SOM-VQ: Topology-Aware Tokenization for Interactive Generative Models
arXiv:2602.21133v1 Announce Type: cross
Abstract: Vector-quantized representations enable powerful discrete generative models but lack semantic structure in token space, limiting interpretable human control. We introduce SOM-VQ, a tokenization method that combines vector quantization with Self-Organizing Maps to learn discrete codebooks with explicit low-dimensional topology. Unlike standard VQ-VAE, SOM-VQ uses topology-aware updates that preserve neighborhood structure: nearby tokens on a learned grid correspond to semantically similar states, enabling direct geometric manipulation of the latent space. We demonstrate that SOM-VQ produces more learnable token sequences in the evaluated domains while providing an explicit navigable geometry in code space.
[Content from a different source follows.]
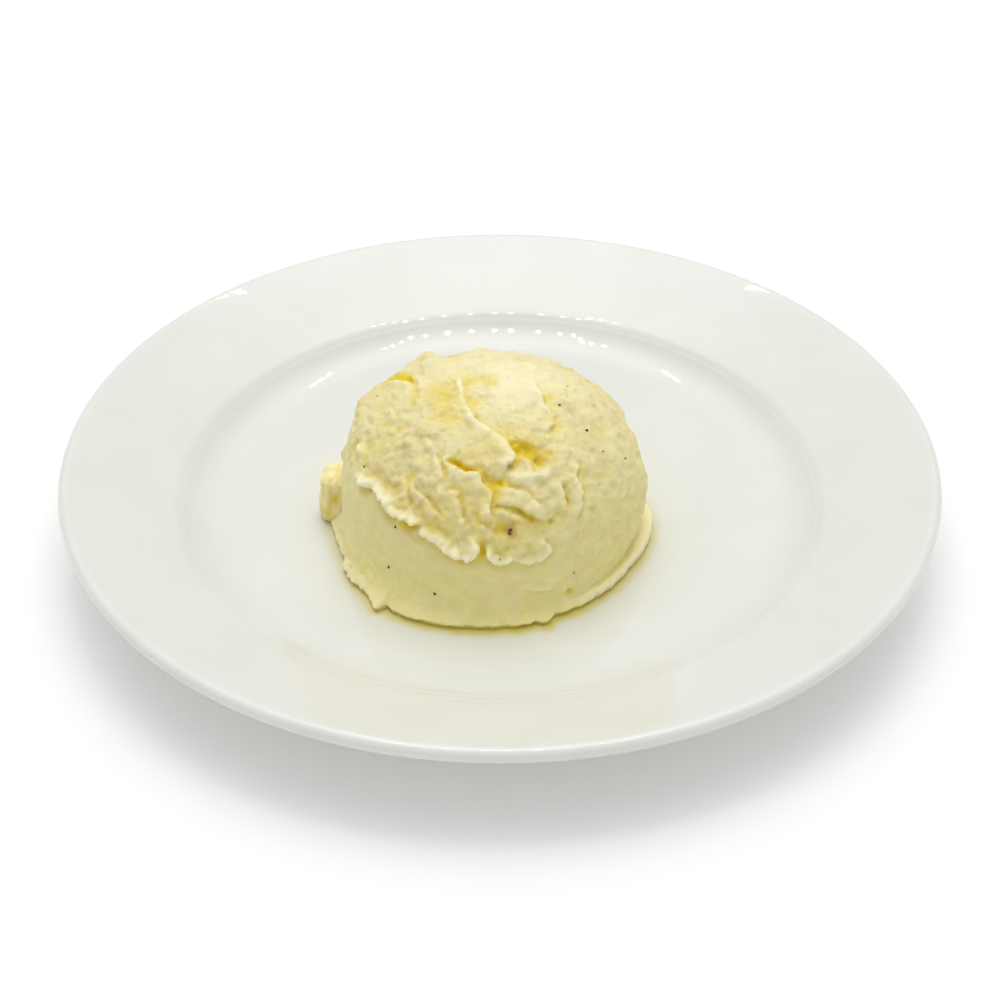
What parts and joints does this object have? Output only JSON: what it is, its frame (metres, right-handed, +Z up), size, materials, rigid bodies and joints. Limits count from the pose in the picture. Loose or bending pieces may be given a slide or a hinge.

Critically, the topological organization enables intuitive human-in-the-loop control: users can steer generation by manipulating distances in token space, achieving semantic alignment without frame-level constraints. We focus on human motion generation – a domain where kinematic structure, smooth temporal continuity, and interactive use cases (choreography, rehabilitation, HCI) make topology-aware control especially natural – demonstrating controlled divergence and convergence from reference sequences through simple grid-based sampling. SOM-VQ provides a general framework for interpretable discrete representations applicable to music, gesture, and other interactive generative domains.